The large employers, who compose the board for the National Business Group on Health, will no longer pay for medical claims for avoidable medical errors, says Helen Darling, president of the Washington, D.C.-based group. Preventable medical errors lead to between 44,000 and 98,000 deaths each year and cost as much as $30 billion, a number that includes lost productivity.
While much of the information on the cost of medical errors came to light in 1999 with an Institute of Medicine report titled "To Err Is Human," Darling says employers have grown frustrated with the lack of substantial progress.
"The health industry has worked on this the last five years, but they have not moved fast enough," Darling says. "Costs keep going up, but care is not necessarily getting better."
Darling urges all employers to follow the group’s guidelines. Employers should insist that their health plans negotiate contracts that force medical providers to follow established guidelines on patient safety in order to be included in the preferred provider networks, which form the basis of PPO and high-deductible plans.

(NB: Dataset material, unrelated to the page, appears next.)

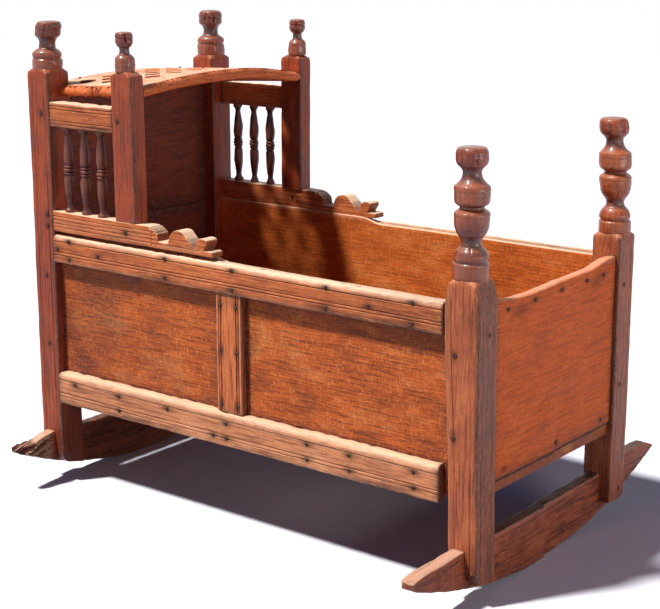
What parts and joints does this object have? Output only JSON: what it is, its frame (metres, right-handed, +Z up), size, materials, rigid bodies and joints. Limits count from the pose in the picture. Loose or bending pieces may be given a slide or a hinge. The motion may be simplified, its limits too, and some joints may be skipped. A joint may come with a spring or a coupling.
{
  "type": "rocking cradle",
  "caption": "Joined wooden cradle on two curved rockers, with turned corner posts and a hood with a pierced barrel roof on spindles.",
  "frame": {"origin": "point on the floor under the middle of the cradle, where the lowest lines of the rockers rest", "axes": "+X from the head to the foot along the cradle's length, +Y to the far side, across the rocking direction, +Z up"},
  "size_m": [0.902, 0.722, 0.7962],
  "materials": {
    "post_oak": "varnished oak, reddish brown",
    "rocker_oak": "varnished oak, dark and worn",
    "rail_oak": "varnished oak, orange brown",
    "board_oak": "varnished oak, bright orange brown",
    "roof_oak": "varnished oak, worn and pale",
    "turned_oak": "varnished oak, turned",
    "peg_oak": "end grain, dark",
    "nail_iron": "wrought iron, dark"
  },
  "bodies": {
    "root": {"foot_post_near": "post_oak", "foot_post_far": "post_oak", "head_post_near": "post_oak", "head_post_far": "post_oak", "hood_post_near": "post_oak", "hood_post_far": "post_oak", "foot_rocker": "rocker_oak", "head_rocker": "rocker_oak", "side_board_near": "board_oak", "side_board_far": "board_oak", "top_rail_near": "rail_oak", "top_rail_far": "rail_oak", "bottom_rail_near": "rail_oak", "bottom_rail_far": "rail_oak", "muntin_near": "rail_oak", "muntin_far": "rail_oak", "scroll_rail_near": "rail_oak", "scroll_rail_far": "rail_oak", "gallery_rail_near": "rail_oak", "gallery_rail_far": "rail_oak", "spindle_near_1": "turned_oak", "spindle_near_2": "turned_oak", "spindle_near_3": "turned_oak", "spindle_far_1": "turned_oak", "spindle_far_2": "turned_oak", "spindle_far_3": "turned_oak", "roof_board": "roof_oak", "head_board_lower": "board_oak", "head_board_upper": "board_oak", "foot_board": "board_oak", "floor_board_near": "board_oak", "floor_board_middle": "board_oak", "floor_board_far": "board_oak", "post_pegs_near": "peg_oak", "post_pegs_far": "peg_oak", "foot_board_pegs": "peg_oak", "foot_rocker_pins": "peg_oak", "head_rocker_pins": "peg_oak", "roof_dowels": "peg_oak", "side_nails_near": "nail_iron", "side_nails_far": "nail_iron", "foot_board_nails": "nail_iron", "floor_nails": "nail_iron", "roof_nails": "nail_iron"}
  },
  "joints": []
}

There are two initiatives that have improved standards of care at both hospitals and within medical practices, and medical providers should become active in both to remain in an employer’s preferred provider network, Darling says. One is the 100,000 Lives Campaign, a program launched by the Institute for Healthcare Improvement to reduce avoidable hospital deaths; the other is the Surgical Care Improvement project, a set of standards intended to reduce surgical complications and deaths 25 percent by 2010.
Employers should also insist that doctors and hospitals adopt electronic medical records and personal health records for each patient, though no timetable was laid out for when that should happen and who would pay for it. Medial providers should "demonstrate a commitment" to such goals, Darling says.

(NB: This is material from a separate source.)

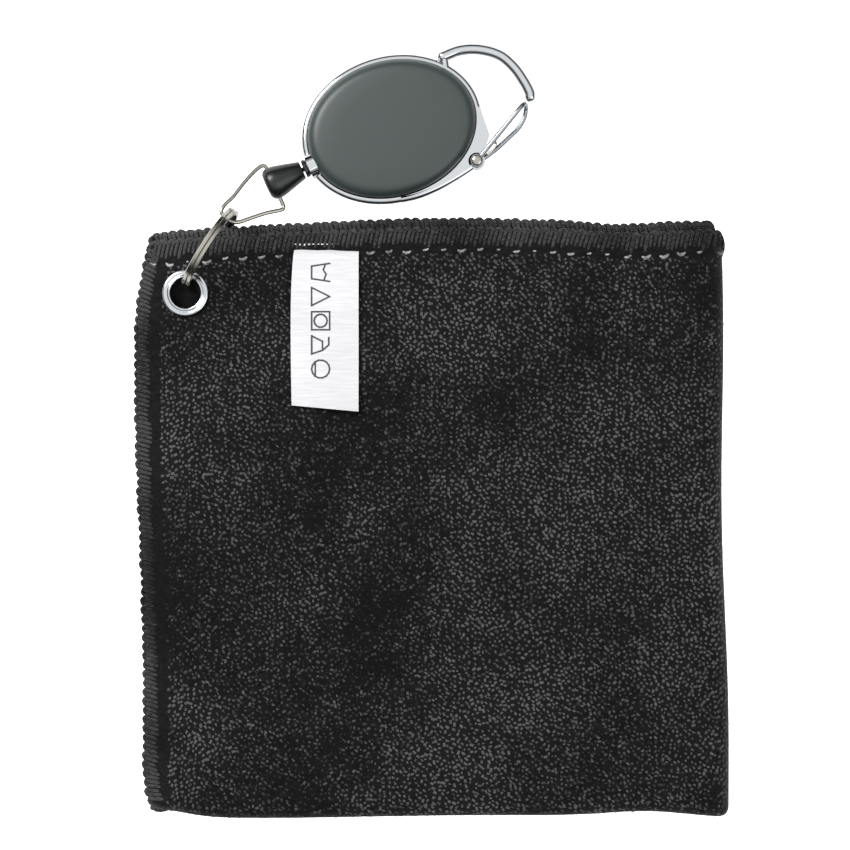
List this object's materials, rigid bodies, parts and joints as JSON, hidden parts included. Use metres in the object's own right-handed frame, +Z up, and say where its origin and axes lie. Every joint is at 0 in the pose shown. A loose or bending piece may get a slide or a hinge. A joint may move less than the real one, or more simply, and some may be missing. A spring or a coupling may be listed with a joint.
{
  "type": "golf towel with retractable reel",
  "caption": "Square fleece towel folded in quarters, hung by an eyelet, split ring and wire bail from a retractable reel with a carabiner.",
  "frame": {"origin": "on the surface the part lies on, under the middle of the whole part", "axes": "+Z up out of the folded towel's face, +Y from the towel towards the reel, +X towards the towel's folded side edge"},
  "size_m": [0.1544, 0.2032, 0.0251],
  "materials": {
    "cloth": "matt fleece pile",
    "thread": "matt thread",
    "satin": "satin ribbon",
    "chrome": "bright plated",
    "steel": "plated wire",
    "reel_plastic": "satin",
    "black_plastic": "smooth"
  },
  "bodies": {
    "reel": {"carabiner_frame": "chrome", "gate_pin": "steel", "gate_spring": "steel", "reel_front_cover": "reel_plastic", "reel_back_cover": "reel_plastic", "cord_nozzle": "black_plastic", "centre_post": "steel", "power_spring": "steel", "cord_run": "thread"},
    "gate": {"gate_wire": "chrome"},
    "drum": {"cord_drum": "black_plastic", "cord_winding": "thread"},
    "cord": {"pull_cord": "thread"},
    "cone": {"swivel_cone": "black_plastic"},
    "bail": {"wire_bail": "steel"},
    "ring": {"split_ring": "steel"},
    "towel": {"towel_cloth": "cloth", "overlock_hem": "thread", "eyelet": "chrome", "eyelet_washer": "chrome"},
    "label": {"care_label": "satin"}
  },
  "joints": [
    {"name": "gate_hinge", "type": "hinge", "parent": "reel", "child": "gate", "pos_m": [0.0105, 0.0705, 0.00525], "axis": [0, 0, 1], "range_deg": [0, 24], "stiffness_Nm_per_rad": 0.02, "springref_deg": -17.19},
    {"name": "cord_pull", "type": "slide", "parent": "reel", "child": "cord", "axis": [-0.91, -0.4147, 0], "range_m": [0, 0.6], "stiffness_N_per_m": 1, "springref_m": -0.5},
    {"name": "drum_spin", "type": "hinge", "parent": "reel", "child": "drum", "pos_m": [-0.012, 0.079, 0.00525], "axis": [0, 0, -1], "range_deg": [0, 3130]},
    {"name": "cone_swivel", "type": "hinge", "parent": "cord", "child": "cone", "pos_m": [-0.012, 0.079, 0.00525], "axis": [-0.91, -0.4147, 0], "range_deg": [-180, 180]},
    {"name": "bail_swing", "type": "hinge", "parent": "cone", "child": "bail", "pos_m": [-0.0433, 0.06474, 0.00525], "axis": [0.4147, -0.91, 0], "range_deg": [-60, 60]},
    {"name": "ring_swing", "type": "hinge", "parent": "bail", "child": "ring", "pos_m": [-0.05414, 0.05478, 0.0095], "axis": [0.8418, -0.5398, 0], "range_deg": [-20, 10]},
    {"name": "towel_turn", "type": "hinge", "parent": "ring", "child": "towel", "pos_m": [-0.05926, 0.04679, 0.01295], "axis": [0.8418, -0.5398, 0], "range_deg": [-15, 5]},
    {"name": "label_lift", "type": "hinge", "parent": "towel", "child": "label", "pos_m": [-0.0292, 0.0454, 0.0123], "axis": [-1, 0, 0], "range_deg": [0, 120]}
  ],
  "couplings": [
    {"joint": "drum_spin", "follows": "cord_pull", "rad_per_m": 90.909}
  ]
}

If medical providers in an employer’s network do not make a commitment to improve patient safety, employers should insist the providers be kicked out of the preferred network. Because preferred networks rank doctors and pay those who rank higher more money, doctors have a financial incentive to follow improved standards of care, Darling says.

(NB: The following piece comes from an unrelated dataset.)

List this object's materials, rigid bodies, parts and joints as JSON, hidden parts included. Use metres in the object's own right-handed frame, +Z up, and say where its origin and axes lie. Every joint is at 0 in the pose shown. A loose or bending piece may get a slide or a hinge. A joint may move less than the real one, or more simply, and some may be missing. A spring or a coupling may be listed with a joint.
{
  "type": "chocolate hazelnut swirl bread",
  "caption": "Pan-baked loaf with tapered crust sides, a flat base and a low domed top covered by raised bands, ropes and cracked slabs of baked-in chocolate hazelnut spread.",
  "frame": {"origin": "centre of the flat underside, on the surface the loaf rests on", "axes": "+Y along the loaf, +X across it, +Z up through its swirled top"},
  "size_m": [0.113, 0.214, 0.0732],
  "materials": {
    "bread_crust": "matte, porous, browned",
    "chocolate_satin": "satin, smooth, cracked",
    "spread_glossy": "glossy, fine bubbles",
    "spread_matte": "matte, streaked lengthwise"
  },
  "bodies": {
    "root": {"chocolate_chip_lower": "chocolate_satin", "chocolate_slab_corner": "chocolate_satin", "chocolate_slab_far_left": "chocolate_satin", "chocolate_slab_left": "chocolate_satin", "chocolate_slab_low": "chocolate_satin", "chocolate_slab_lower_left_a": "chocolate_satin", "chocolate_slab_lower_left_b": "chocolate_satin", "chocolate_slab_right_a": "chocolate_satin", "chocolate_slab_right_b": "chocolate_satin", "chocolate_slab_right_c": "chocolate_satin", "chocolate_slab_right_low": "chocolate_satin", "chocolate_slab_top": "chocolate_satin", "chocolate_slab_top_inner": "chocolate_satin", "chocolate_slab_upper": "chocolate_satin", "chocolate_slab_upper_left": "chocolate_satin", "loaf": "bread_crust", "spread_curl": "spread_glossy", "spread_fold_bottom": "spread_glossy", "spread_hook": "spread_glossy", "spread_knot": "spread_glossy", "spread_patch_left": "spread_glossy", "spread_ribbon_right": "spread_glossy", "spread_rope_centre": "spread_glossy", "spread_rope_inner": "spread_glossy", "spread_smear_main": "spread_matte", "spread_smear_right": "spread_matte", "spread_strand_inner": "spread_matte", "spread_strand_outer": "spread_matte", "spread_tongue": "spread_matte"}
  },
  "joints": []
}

Despite the pronouncements, the program may not accomplish much, says Michael Millenson, a health care expert and author of Demanding Excellence, a seminal book on hospital safety. That’s because a majority of U.S. hospitals already adhere to the standards created by the 100,000 Lives Campaign. Despite employer demands for improved safety, many providers may already meet the standards to be set out by the National Business Group on Health.
"We have to get past the point where declarations of intent are sufficient," he says.
The National Business Group on Health has 250 members, but Darling could not say whether all members would adopt the board’s call to action. Darling, who has met with the five major health plans to get their support, anticipates that the new preferred network standards will take effect on a rolling basis beginning in February 2007.